Les entreprises, de leur côté, ont accueilli les apprentis à bras ouverts. L’alternance a ainsi fini par peser 4 % de l’emploi salarié au troisième trimestre 2022, contre 3 % en 2020 et 2,4 % en 2017, selon les services statistiques du ministère du Travail. L’apprentissage représente ainsi près d’un tiers des créations nettes d’emplois depuis la fin de l’année 2019, d’après l’Insee. Comment expliquer un tel bond ? Les tensions de recrutement ont pu jouer un rôle.

« Les employeurs qui n’arrivent plus à recruter des jeunes sortis de formation sont allés les chercher pendant qu’ils étaient encore étudiants, en les embauchant sous contrat d’apprentissage », avance l’économiste Bruno Coquet, expert associé à l’Observatoire français des conjonctures économiques (OFCE).

Effet d’aubaine

Mais pour l’expert, comme pour la plupart des observateurs, l’explication principale vient des très généreuses aides financières désormais accordées par l’Etat aux employeurs.
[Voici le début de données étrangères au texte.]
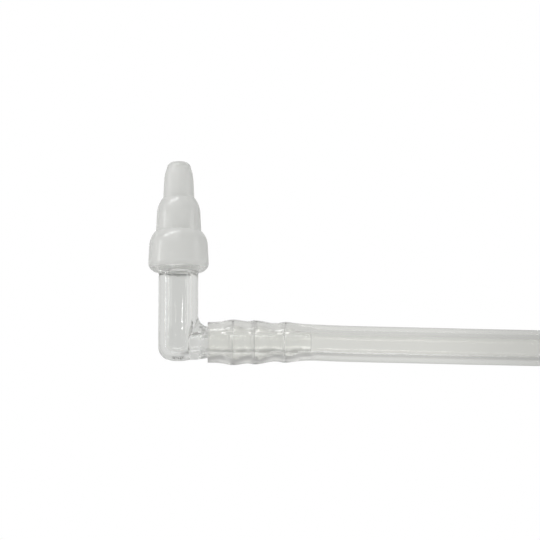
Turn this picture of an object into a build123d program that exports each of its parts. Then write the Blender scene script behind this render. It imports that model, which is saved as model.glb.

A l’été 2020, le gouvernement lance en effet une prime en cas d’embauche d’un apprenti s’élevant à 5 000 euros pour les mineurs et 8 000 euros pour les majeurs, versée la première année.
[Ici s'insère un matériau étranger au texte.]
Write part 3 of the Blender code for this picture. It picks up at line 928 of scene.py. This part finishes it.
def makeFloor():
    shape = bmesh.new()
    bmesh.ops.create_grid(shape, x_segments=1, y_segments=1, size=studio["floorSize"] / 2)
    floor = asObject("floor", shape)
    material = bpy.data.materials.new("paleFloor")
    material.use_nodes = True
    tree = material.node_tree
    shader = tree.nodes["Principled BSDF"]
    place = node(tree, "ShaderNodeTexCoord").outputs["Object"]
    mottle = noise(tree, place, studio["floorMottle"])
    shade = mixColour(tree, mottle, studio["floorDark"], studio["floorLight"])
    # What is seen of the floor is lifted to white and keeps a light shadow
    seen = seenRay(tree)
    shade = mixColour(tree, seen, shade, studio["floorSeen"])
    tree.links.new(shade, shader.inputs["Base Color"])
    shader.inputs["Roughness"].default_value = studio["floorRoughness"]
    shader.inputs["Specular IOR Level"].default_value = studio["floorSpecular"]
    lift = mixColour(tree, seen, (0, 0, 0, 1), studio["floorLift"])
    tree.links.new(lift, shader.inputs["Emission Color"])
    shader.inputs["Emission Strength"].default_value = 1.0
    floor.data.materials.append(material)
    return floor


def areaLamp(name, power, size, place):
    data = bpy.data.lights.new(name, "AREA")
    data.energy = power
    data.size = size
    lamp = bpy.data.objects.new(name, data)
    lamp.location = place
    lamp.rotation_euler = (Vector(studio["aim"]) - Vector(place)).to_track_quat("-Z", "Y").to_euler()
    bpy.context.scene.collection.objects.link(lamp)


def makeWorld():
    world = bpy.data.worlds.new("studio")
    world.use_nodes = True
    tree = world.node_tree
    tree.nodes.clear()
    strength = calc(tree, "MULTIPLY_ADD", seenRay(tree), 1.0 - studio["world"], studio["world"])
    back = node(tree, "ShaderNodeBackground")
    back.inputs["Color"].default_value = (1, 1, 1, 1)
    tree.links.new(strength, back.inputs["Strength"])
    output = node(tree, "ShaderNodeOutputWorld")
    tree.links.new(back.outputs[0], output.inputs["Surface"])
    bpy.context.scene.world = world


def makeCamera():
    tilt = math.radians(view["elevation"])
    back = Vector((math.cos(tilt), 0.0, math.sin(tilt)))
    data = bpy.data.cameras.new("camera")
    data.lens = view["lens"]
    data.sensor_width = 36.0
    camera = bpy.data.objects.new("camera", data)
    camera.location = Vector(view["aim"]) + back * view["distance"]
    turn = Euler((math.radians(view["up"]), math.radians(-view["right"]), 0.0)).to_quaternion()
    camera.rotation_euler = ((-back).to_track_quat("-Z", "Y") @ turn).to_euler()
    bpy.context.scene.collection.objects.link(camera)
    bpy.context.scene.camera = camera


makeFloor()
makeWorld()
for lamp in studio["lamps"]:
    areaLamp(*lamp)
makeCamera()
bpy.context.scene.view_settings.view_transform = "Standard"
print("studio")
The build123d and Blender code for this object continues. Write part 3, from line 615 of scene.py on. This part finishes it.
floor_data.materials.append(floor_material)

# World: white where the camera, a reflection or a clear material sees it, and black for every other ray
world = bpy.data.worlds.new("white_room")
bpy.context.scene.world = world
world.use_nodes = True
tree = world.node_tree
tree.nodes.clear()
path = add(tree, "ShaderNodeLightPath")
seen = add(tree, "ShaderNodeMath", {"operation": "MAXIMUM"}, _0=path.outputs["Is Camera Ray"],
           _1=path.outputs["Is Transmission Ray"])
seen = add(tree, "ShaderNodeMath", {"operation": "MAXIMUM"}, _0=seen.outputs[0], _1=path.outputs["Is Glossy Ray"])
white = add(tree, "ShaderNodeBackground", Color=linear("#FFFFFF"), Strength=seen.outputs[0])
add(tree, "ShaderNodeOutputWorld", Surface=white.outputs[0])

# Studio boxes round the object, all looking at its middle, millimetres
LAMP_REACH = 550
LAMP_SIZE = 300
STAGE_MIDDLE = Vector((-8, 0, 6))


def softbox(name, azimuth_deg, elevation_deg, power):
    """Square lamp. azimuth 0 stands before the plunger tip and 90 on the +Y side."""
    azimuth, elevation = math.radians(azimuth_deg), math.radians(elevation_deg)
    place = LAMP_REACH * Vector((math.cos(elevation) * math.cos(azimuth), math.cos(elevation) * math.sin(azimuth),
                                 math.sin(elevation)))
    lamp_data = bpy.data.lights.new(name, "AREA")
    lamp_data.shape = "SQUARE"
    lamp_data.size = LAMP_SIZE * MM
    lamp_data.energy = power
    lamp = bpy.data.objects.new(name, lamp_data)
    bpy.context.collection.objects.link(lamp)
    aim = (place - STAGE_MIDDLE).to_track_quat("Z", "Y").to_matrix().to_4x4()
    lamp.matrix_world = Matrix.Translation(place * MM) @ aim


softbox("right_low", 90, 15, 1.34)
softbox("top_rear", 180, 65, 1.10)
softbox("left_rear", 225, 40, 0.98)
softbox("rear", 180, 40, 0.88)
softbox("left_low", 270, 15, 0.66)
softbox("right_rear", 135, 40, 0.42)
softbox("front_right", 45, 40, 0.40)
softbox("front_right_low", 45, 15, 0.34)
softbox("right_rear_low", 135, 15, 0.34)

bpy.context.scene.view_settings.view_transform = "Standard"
Jusqu’alors, seules les entreprises de moins de 250 salariés et les diplômes ou titres de niveau inférieur ou égal au bac bénéficiaient d’incitations spécifiques. Dès l’élargissement des aides, la facture pour les finances publiques s’envole : 4,3 milliards d’euros en 2021.

Certes, l’apprentissage a augmenté dans tous les niveaux de formation – du CAP au bac +5 –, mais le bond des effectifs dans les formations de niveau bac +2, éligibles à l’aide, s’est surtout manifesté dans le supérieur, dès l’élargissement des aides. Au point de représenter, en 2022, 63 % de l’ensemble des contrats d’apprentissage, contre 44,2 % en 2019.

« On voit une coïncidence forte entre la mise en place des aides et l’explosion de l’apprentissage. Ce n’est pas pour rien que le gouvernement a renoncé à supprimer cette aide malgré l’envolée de la facture », rappelle Bruno Coquet.

Depuis le 1er janvier 2023, l’aide est fixée à 6 000 euros, quel que soit l’âge. L’aide à l’embauche vient ainsi compenser une partie du salaire versé à l’apprenti, lui-même compris entre 27 et 78 % du minimum légal selon l’âge et l’année de formation, à l’exception des plus de 26 ans. Un apprenti âgé de 18 à 20 ans touchera par exemple 734,99 euros au minimum par mois la première année et 871,73 euros la deuxième. A cela s’ajoute une exonération partielle de cotisations sociales.

Un changement structurel ?

Un cumul d’avantages très tentant pour les entreprises, selon Marie-Hélène Toutin, ingénieure de recherche à l’Université de Lille.

« La baisse très importante du coût de l’apprentissage a perturbé les raisonnements habituels des entreprises. Cette incitation installe l’idée que la formation ne coûte plus grand-chose, car l’aide compense le manque de productivité de l’apprenti », souligne cette spécialiste de l’apprentissage, associée au Céreq (Centre d’études et de recherches sur les qualifications).

Au-delà des motivations financières, les entreprises se laisseront-elles convaincre structurellement par les autres vertus de l’apprentissage ? Selon Marie-Hélène Toutin, il y en a plusieurs : formation à des compétences spécifiques aux entreprises, possibilité pour les PME de s’offrir les compétences de juniors bien formés à petit coût pour au moins quelques années, mais aussi valorisation en interne des salariés plus âgés, qui deviennent des tuteurs et transmettent ainsi leurs savoirs.

« On peut penser qu’une partie de cette promotion offerte à l’apprentissage pourra subsister dans le futur. Ce sera la partie artificielle qui disparaîtra, mais le problème est d’en évaluer la quantité », convient Bruno Coquet. Difficile de savoir, tant que l’aide exceptionnelle ne sera pas supprimée. C’est-à-dire, pas avant 2027.